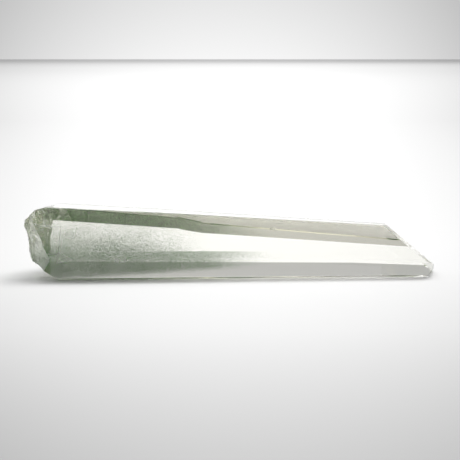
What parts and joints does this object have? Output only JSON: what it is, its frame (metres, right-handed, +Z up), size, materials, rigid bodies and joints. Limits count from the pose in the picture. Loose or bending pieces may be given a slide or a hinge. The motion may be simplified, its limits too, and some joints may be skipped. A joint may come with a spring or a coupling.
{
  "type": "quartz crystal point",
  "caption": "Clear six-sided quartz point, pale green with chlorite towards its broken base, lying on one prism face.",
  "frame": {"origin": "centre of the bounding box at the level the crystal rests on", "axes": "+X along the crystal towards its point, +Y to the back, +Z up from the face it rests on"},
  "size_m": [0.0806, 0.0152, 0.0137],
  "materials": {
    "quartz": "natural gloss"
  },
  "bodies": {
    "root": {"quartz_crystal": "quartz"}
  },
  "joints": []
}
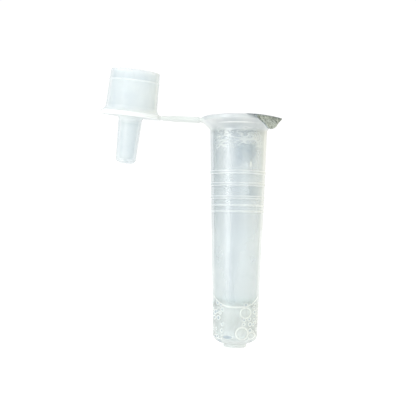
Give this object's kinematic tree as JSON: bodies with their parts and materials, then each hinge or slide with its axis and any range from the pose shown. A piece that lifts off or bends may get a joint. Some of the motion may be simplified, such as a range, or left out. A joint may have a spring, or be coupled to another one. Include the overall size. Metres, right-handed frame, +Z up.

**TASK BRIEF**
What is the number of lines that contain "bodies"? Reply with that number alone.

**RESPONSE**
3